| ENTRIES |

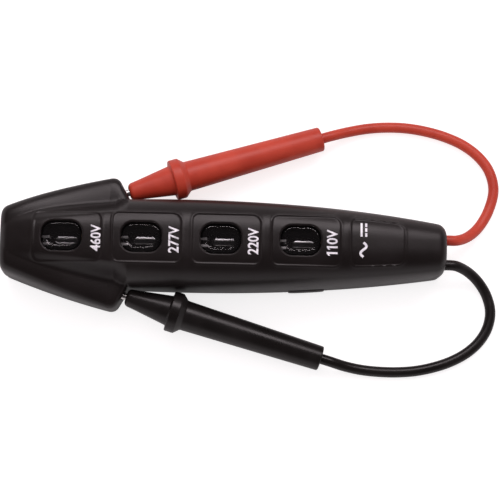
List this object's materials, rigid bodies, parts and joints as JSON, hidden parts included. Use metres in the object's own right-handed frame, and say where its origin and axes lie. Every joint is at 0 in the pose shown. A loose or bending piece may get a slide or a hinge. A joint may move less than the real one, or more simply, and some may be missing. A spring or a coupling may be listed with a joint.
{
  "type": "voltage tester",
  "caption": "Slim two-shell neon voltage tester with a row of lamp windows, two flexible leads and handheld probes parked in its head.",
  "frame": {"origin": "on the back of the case, under the middle of its length and width", "axes": "+X runs to the tail where the leads leave, +Y to the red lead's side, +Z out of the front face; the case lies on its back"},
  "size_m": [0.1467, 0.0772, 0.023],
  "materials": {
    "case_plastic": "satin, fine moulded texture",
    "lens": "polished, smoke tinted",
    "lamp_glass": "clear",
    "lamp_electrode": "bright nickel wire",
    "board": "phenolic laminate",
    "resistor_body": "lacquered, colour bands",
    "screw_steel": "zinc plated",
    "crimp_brass": "satin",
    "tip_nickel": "bright nickel plate",
    "red_vinyl": "satin vinyl",
    "black_vinyl": "satin vinyl"
  },
  "bodies": {
    "case": {"front_shell": "case_plastic", "rear_shell": "case_plastic", "window_lens_1": "lens", "neon_lamp_1": "lamp_glass", "electrode_1_a": "lamp_electrode", "electrode_1_b": "lamp_electrode", "window_lens_2": "lens", "neon_lamp_2": "lamp_glass", "electrode_2_a": "lamp_electrode", "electrode_2_b": "lamp_electrode", "window_lens_3": "lens", "neon_lamp_3": "lamp_glass", "electrode_3_a": "lamp_electrode", "electrode_3_b": "lamp_electrode", "window_lens_4": "lens", "neon_lamp_4": "lamp_glass", "electrode_4_a": "lamp_electrode", "electrode_4_b": "lamp_electrode", "circuit_board": "board", "board_screw_1": "screw_steel", "board_screw_2": "screw_steel", "resistor_1": "resistor_body", "resistor_2": "resistor_body", "resistor_3": "resistor_body", "resistor_4": "resistor_body", "resistor_5": "resistor_body", "case_screw_1": "screw_steel", "case_screw_2": "screw_steel", "red_lead": "red_vinyl", "red_inner_lead": "red_vinyl", "red_lead_stop": "crimp_brass", "black_lead": "black_vinyl", "black_inner_lead": "black_vinyl", "black_lead_stop": "crimp_brass"},
    "red_probe": {"red_probe_handle": "red_vinyl", "red_probe_tip": "tip_nickel", "red_probe_crimp": "crimp_brass", "red_handle_lead": "red_vinyl"},
    "black_probe": {"black_probe_handle": "black_vinyl", "black_probe_tip": "tip_nickel", "black_probe_crimp": "crimp_brass", "black_handle_lead": "black_vinyl"}
  },
  "joints": [
    {"name": "red_probe_pull", "type": "slide", "parent": "case", "child": "red_probe", "axis": [0.9447, 0.3161, -0.0872], "range_m": [0, 0.014], "deforming": ["red_lead"]},
    {"name": "black_probe_pull", "type": "slide", "parent": "case", "child": "black_probe", "axis": [0.9586, -0.2712, -0.0872], "range_m": [0, 0.014], "deforming": ["black_lead"]}
  ]
}
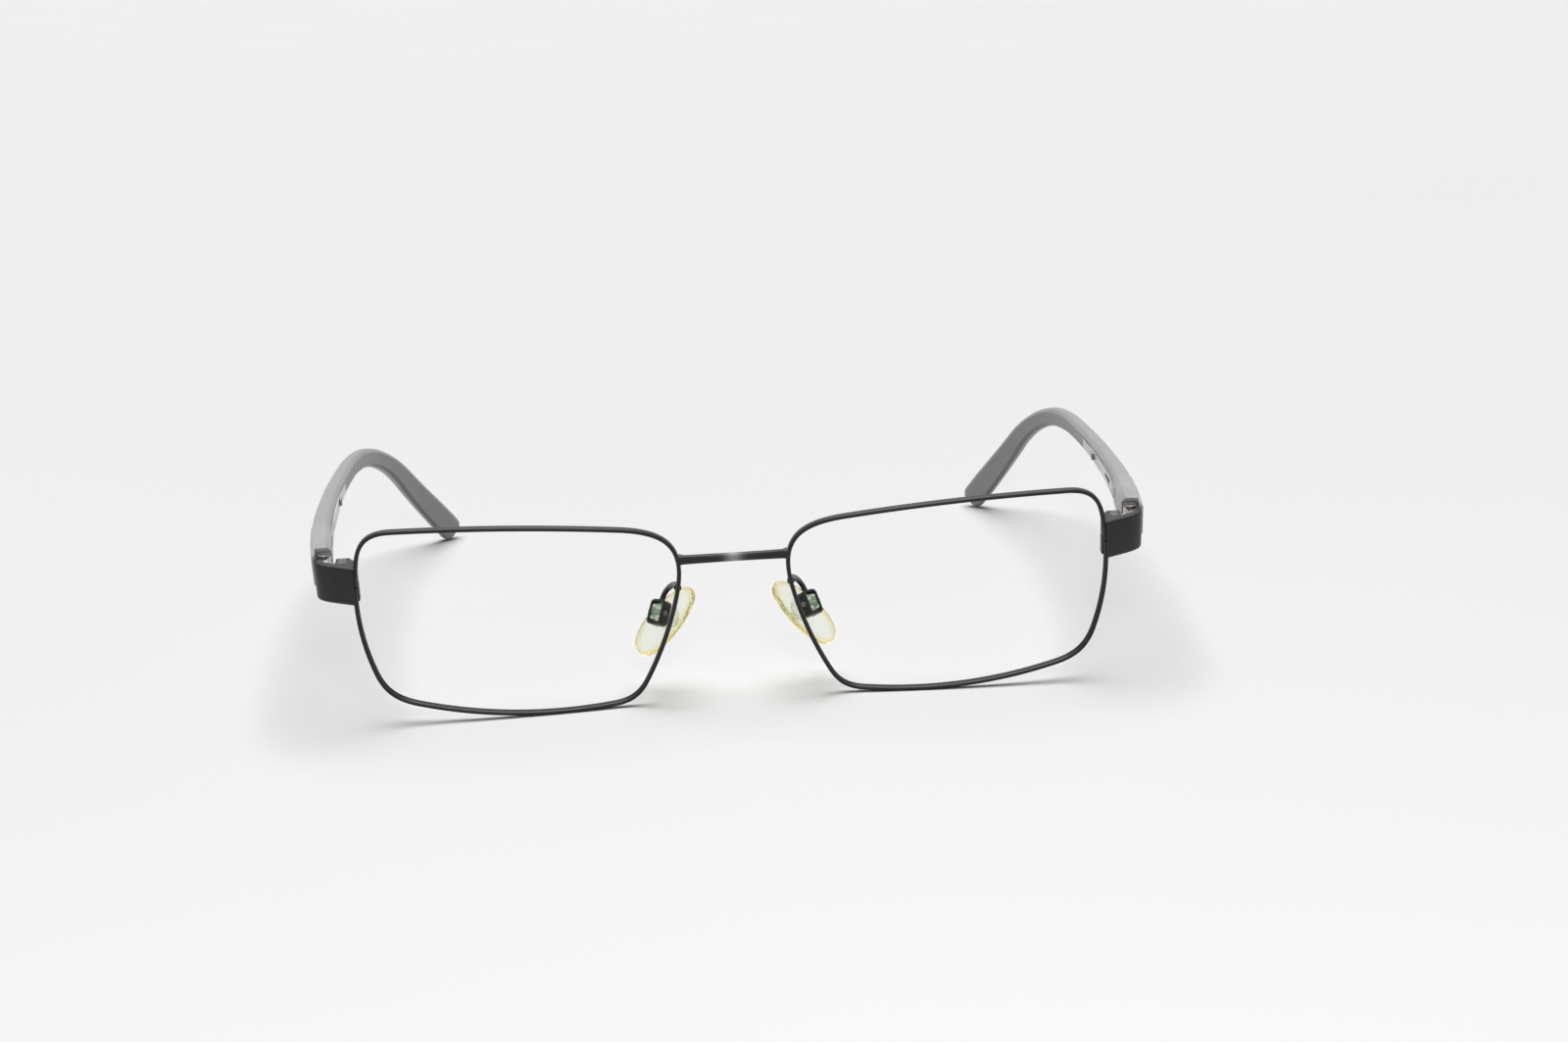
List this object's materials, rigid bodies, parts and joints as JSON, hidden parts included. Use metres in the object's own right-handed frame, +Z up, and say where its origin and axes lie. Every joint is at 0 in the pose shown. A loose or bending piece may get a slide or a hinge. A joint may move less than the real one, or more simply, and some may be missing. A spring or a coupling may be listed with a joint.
{
  "type": "eyeglass frame",
  "caption": "Full-rim metal eyeglass frame without lenses: black wire rims, spring-hinged silver-grey temples with bent plastic ends, clear screw-on nose pads.",
  "frame": {"origin": "middle of the bounding box in plan, at the height of the ground that the rims and temple ends stand on", "axes": "+X towards the wearer's left, +Y from the rims back along the temples, +Z up"},
  "size_m": [0.1526, 0.1282, 0.0353],
  "materials": {
    "black_metal": "satin black plating",
    "silver_metal": "satin silver-grey lacquer",
    "grey_plastic": "satin silver-grey acetate-like plastic",
    "steel": "turned",
    "brass": "turned",
    "clear_plastic": "clear, faintly green",
    "clear_silicone": "clear silicone, yellowed at its edges"
  },
  "bodies": {
    "front": {"bridge": "black_metal", "rim_left": "black_metal", "rim_right": "black_metal", "endpiece_left": "black_metal", "endpiece_right": "black_metal", "closing_block_upper_left": "black_metal", "closing_block_upper_right": "black_metal", "closing_block_lower_left": "black_metal", "closing_block_lower_right": "black_metal", "closing_screw_left": "steel", "closing_screw_right": "steel", "hinge_leaf_left": "steel", "hinge_leaf_right": "steel", "hinge_screw_left": "steel", "hinge_screw_right": "steel", "pad_arm_left": "black_metal", "pad_arm_right": "black_metal", "pad_box_left": "black_metal", "pad_box_right": "black_metal", "pad_screw_left": "steel", "pad_screw_right": "steel"},
    "slider_left": {"hinge_slider_left": "steel", "spring_nut_left": "steel"},
    "temple_left": {"temple_front_left": "silver_metal", "temple_sleeve_left": "grey_plastic", "temple_core_left": "steel", "temple_screw_left": "steel", "slider_bush_left": "brass", "hinge_spring_left": "steel"},
    "pad_left": {"nose_pad_left": "clear_silicone", "pad_insert_left": "clear_plastic"},
    "slider_right": {"hinge_slider_right": "steel", "spring_nut_right": "steel"},
    "temple_right": {"temple_front_right": "silver_metal", "temple_sleeve_right": "grey_plastic", "temple_core_right": "steel", "temple_screw_right": "steel", "slider_bush_right": "brass", "hinge_spring_right": "steel"},
    "pad_right": {"nose_pad_right": "clear_silicone", "pad_insert_right": "clear_plastic"}
  },
  "joints": [
    {"name": "temple_fold_left", "type": "hinge", "parent": "front", "child": "slider_left", "pos_m": [0.0689, -0.05345, 0.02639], "axis": [0, -0.1393, 0.9903], "range_deg": [0, 88]},
    {"name": "spring_slide_left", "type": "slide", "parent": "slider_left", "child": "temple_left", "axis": [0.1562, 0.9875, -0.0208], "range_m": [0, 0.0012], "stiffness_N_per_m": 3000, "springref_m": -0.001},
    {"name": "pad_tilt_left", "type": "hinge", "parent": "front", "child": "pad_left", "pos_m": [0.01306, -0.05217, 0.0149], "axis": [0.7224, 0.6823, -0.1127], "range_deg": [-5, 5]},
    {"name": "temple_fold_right", "type": "hinge", "parent": "front", "child": "slider_right", "pos_m": [-0.0689, -0.05345, 0.02639], "axis": [0, 0.1393, -0.9903], "range_deg": [0, 82]},
    {"name": "spring_slide_right", "type": "slide", "parent": "slider_right", "child": "temple_right", "axis": [-0.1562, 0.9875, -0.0208], "range_m": [0, 0.0012], "stiffness_N_per_m": 3000, "springref_m": -0.001},
    {"name": "pad_tilt_right", "type": "hinge", "parent": "front", "child": "pad_right", "pos_m": [-0.01306, -0.05217, 0.0149], "axis": [-0.7224, 0.6823, -0.1127], "range_deg": [-5, 5]}
  ]
}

| EXERCISE |
Reproduce every entry shown above, precisely as it stands.

| TASK SOLUTION |
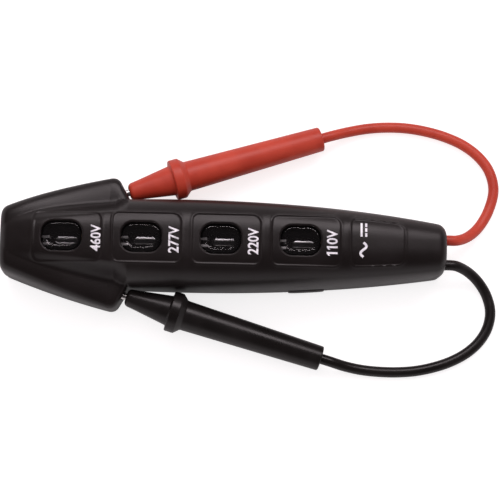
List this object's materials, rigid bodies, parts and joints as JSON, hidden parts included. Use metres in the object's own right-handed frame, and say where its origin and axes lie. Every joint is at 0 in the pose shown. A loose or bending piece may get a slide or a hinge. A joint may move less than the real one, or more simply, and some may be missing. A spring or a coupling may be listed with a joint.
{
  "type": "voltage tester",
  "caption": "Slim two-shell neon voltage tester with a row of lamp windows, two flexible leads and handheld probes parked in its head.",
  "frame": {"origin": "on the back of the case, under the middle of its length and width", "axes": "+X runs to the tail where the leads leave, +Y to the red lead's side, +Z out of the front face; the case lies on its back"},
  "size_m": [0.1467, 0.0772, 0.023],
  "materials": {
    "case_plastic": "satin, fine moulded texture",
    "lens": "polished, smoke tinted",
    "lamp_glass": "clear",
    "lamp_electrode": "bright nickel wire",
    "board": "phenolic laminate",
    "resistor_body": "lacquered, colour bands",
    "screw_steel": "zinc plated",
    "crimp_brass": "satin",
    "tip_nickel": "bright nickel plate",
    "red_vinyl": "satin vinyl",
    "black_vinyl": "satin vinyl"
  },
  "bodies": {
    "case": {"front_shell": "case_plastic", "rear_shell": "case_plastic", "window_lens_1": "lens", "neon_lamp_1": "lamp_glass", "electrode_1_a": "lamp_electrode", "electrode_1_b": "lamp_electrode", "window_lens_2": "lens", "neon_lamp_2": "lamp_glass", "electrode_2_a": "lamp_electrode", "electrode_2_b": "lamp_electrode", "window_lens_3": "lens", "neon_lamp_3": "lamp_glass", "electrode_3_a": "lamp_electrode", "electrode_3_b": "lamp_electrode", "window_lens_4": "lens", "neon_lamp_4": "lamp_glass", "electrode_4_a": "lamp_electrode", "electrode_4_b": "lamp_electrode", "circuit_board": "board", "board_screw_1": "screw_steel", "board_screw_2": "screw_steel", "resistor_1": "resistor_body", "resistor_2": "resistor_body", "resistor_3": "resistor_body", "resistor_4": "resistor_body", "resistor_5": "resistor_body", "case_screw_1": "screw_steel", "case_screw_2": "screw_steel", "red_lead": "red_vinyl", "red_inner_lead": "red_vinyl", "red_lead_stop": "crimp_brass", "black_lead": "black_vinyl", "black_inner_lead": "black_vinyl", "black_lead_stop": "crimp_brass"},
    "red_probe": {"red_probe_handle": "red_vinyl", "red_probe_tip": "tip_nickel", "red_probe_crimp": "crimp_brass", "red_handle_lead": "red_vinyl"},
    "black_probe": {"black_probe_handle": "black_vinyl", "black_probe_tip": "tip_nickel", "black_probe_crimp": "crimp_brass", "black_handle_lead": "black_vinyl"}
  },
  "joints": [
    {"name": "red_probe_pull", "type": "slide", "parent": "case", "child": "red_probe", "axis": [0.9447, 0.3161, -0.0872], "range_m": [0, 0.014], "deforming": ["red_lead"]},
    {"name": "black_probe_pull", "type": "slide", "parent": "case", "child": "black_probe", "axis": [0.9586, -0.2712, -0.0872], "range_m": [0, 0.014], "deforming": ["black_lead"]}
  ]
}
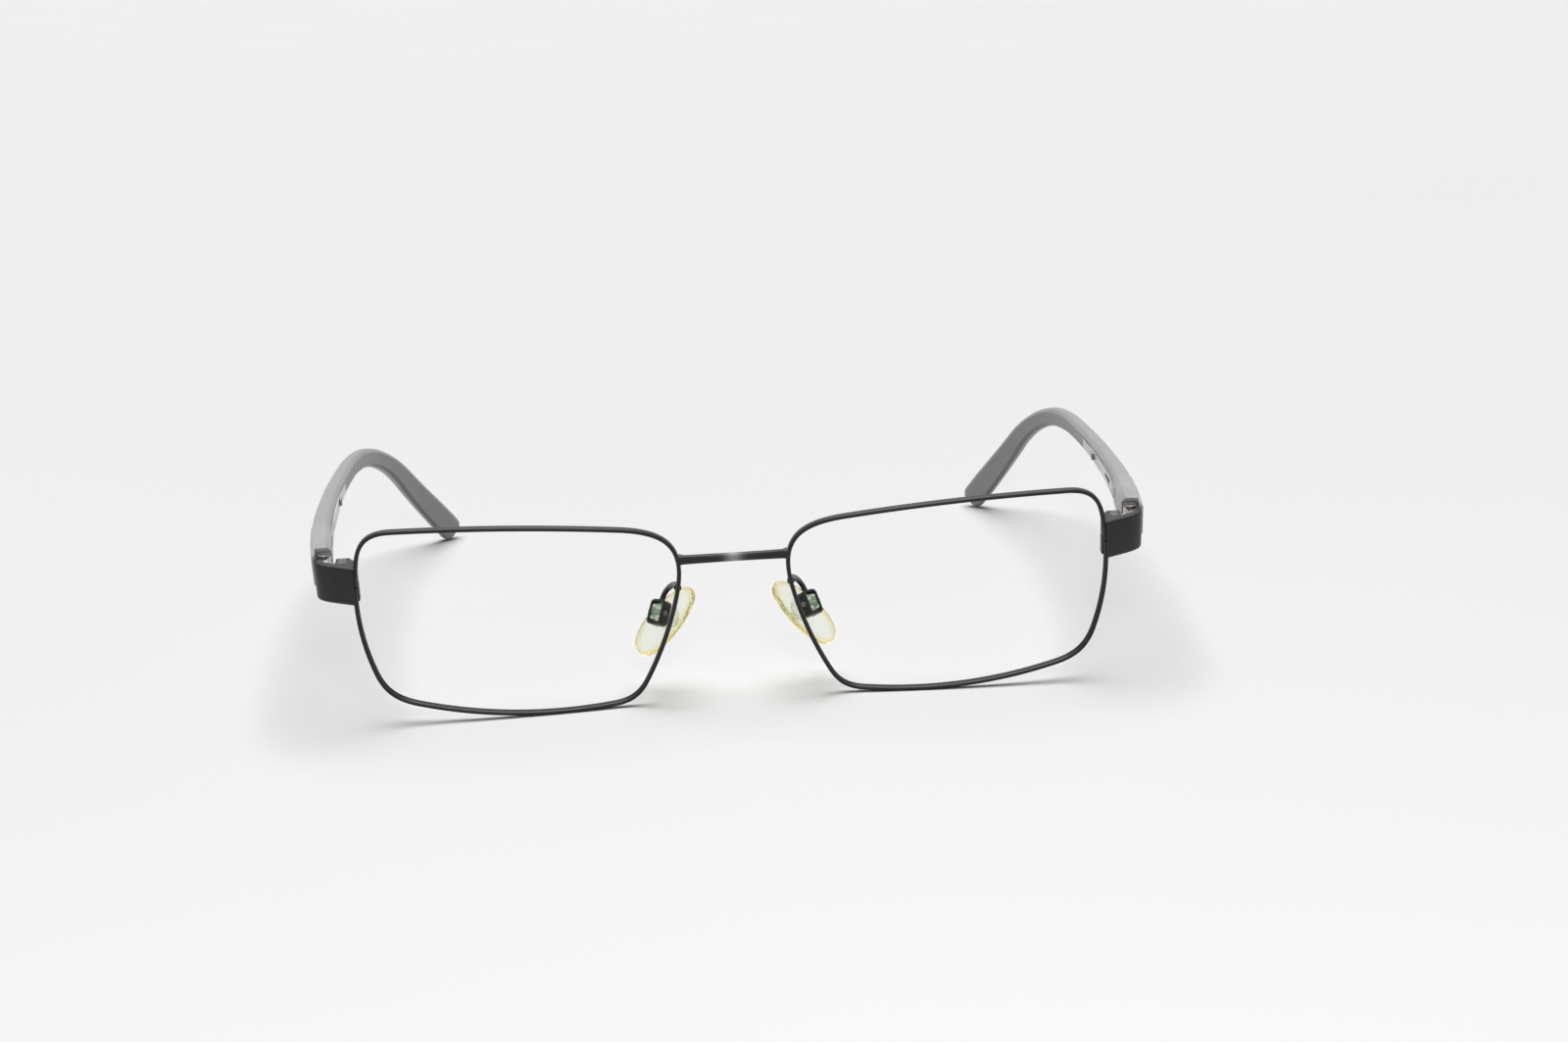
List this object's materials, rigid bodies, parts and joints as JSON, hidden parts included. Use metres in the object's own right-handed frame, +Z up, and say where its origin and axes lie. Every joint is at 0 in the pose shown. A loose or bending piece may get a slide or a hinge. A joint may move less than the real one, or more simply, and some may be missing. A spring or a coupling may be listed with a joint.
{
  "type": "eyeglass frame",
  "caption": "Full-rim metal eyeglass frame without lenses: black wire rims, spring-hinged silver-grey temples with bent plastic ends, clear screw-on nose pads.",
  "frame": {"origin": "middle of the bounding box in plan, at the height of the ground that the rims and temple ends stand on", "axes": "+X towards the wearer's left, +Y from the rims back along the temples, +Z up"},
  "size_m": [0.1526, 0.1282, 0.0353],
  "materials": {
    "black_metal": "satin black plating",
    "silver_metal": "satin silver-grey lacquer",
    "grey_plastic": "satin silver-grey acetate-like plastic",
    "steel": "turned",
    "brass": "turned",
    "clear_plastic": "clear, faintly green",
    "clear_silicone": "clear silicone, yellowed at its edges"
  },
  "bodies": {
    "front": {"bridge": "black_metal", "rim_left": "black_metal", "rim_right": "black_metal", "endpiece_left": "black_metal", "endpiece_right": "black_metal", "closing_block_upper_left": "black_metal", "closing_block_upper_right": "black_metal", "closing_block_lower_left": "black_metal", "closing_block_lower_right": "black_metal", "closing_screw_left": "steel", "closing_screw_right": "steel", "hinge_leaf_left": "steel", "hinge_leaf_right": "steel", "hinge_screw_left": "steel", "hinge_screw_right": "steel", "pad_arm_left": "black_metal", "pad_arm_right": "black_metal", "pad_box_left": "black_metal", "pad_box_right": "black_metal", "pad_screw_left": "steel", "pad_screw_right": "steel"},
    "slider_left": {"hinge_slider_left": "steel", "spring_nut_left": "steel"},
    "temple_left": {"temple_front_left": "silver_metal", "temple_sleeve_left": "grey_plastic", "temple_core_left": "steel", "temple_screw_left": "steel", "slider_bush_left": "brass", "hinge_spring_left": "steel"},
    "pad_left": {"nose_pad_left": "clear_silicone", "pad_insert_left": "clear_plastic"},
    "slider_right": {"hinge_slider_right": "steel", "spring_nut_right": "steel"},
    "temple_right": {"temple_front_right": "silver_metal", "temple_sleeve_right": "grey_plastic", "temple_core_right": "steel", "temple_screw_right": "steel", "slider_bush_right": "brass", "hinge_spring_right": "steel"},
    "pad_right": {"nose_pad_right": "clear_silicone", "pad_insert_right": "clear_plastic"}
  },
  "joints": [
    {"name": "temple_fold_left", "type": "hinge", "parent": "front", "child": "slider_left", "pos_m": [0.0689, -0.05345, 0.02639], "axis": [0, -0.1393, 0.9903], "range_deg": [0, 88]},
    {"name": "spring_slide_left", "type": "slide", "parent": "slider_left", "child": "temple_left", "axis": [0.1562, 0.9875, -0.0208], "range_m": [0, 0.0012], "stiffness_N_per_m": 3000, "springref_m": -0.001},
    {"name": "pad_tilt_left", "type": "hinge", "parent": "front", "child": "pad_left", "pos_m": [0.01306, -0.05217, 0.0149], "axis": [0.7224, 0.6823, -0.1127], "range_deg": [-5, 5]},
    {"name": "temple_fold_right", "type": "hinge", "parent": "front", "child": "slider_right", "pos_m": [-0.0689, -0.05345, 0.02639], "axis": [0, 0.1393, -0.9903], "range_deg": [0, 82]},
    {"name": "spring_slide_right", "type": "slide", "parent": "slider_right", "child": "temple_right", "axis": [-0.1562, 0.9875, -0.0208], "range_m": [0, 0.0012], "stiffness_N_per_m": 3000, "springref_m": -0.001},
    {"name": "pad_tilt_right", "type": "hinge", "parent": "front", "child": "pad_right", "pos_m": [-0.01306, -0.05217, 0.0149], "axis": [-0.7224, 0.6823, -0.1127], "range_deg": [-5, 5]}
  ]
}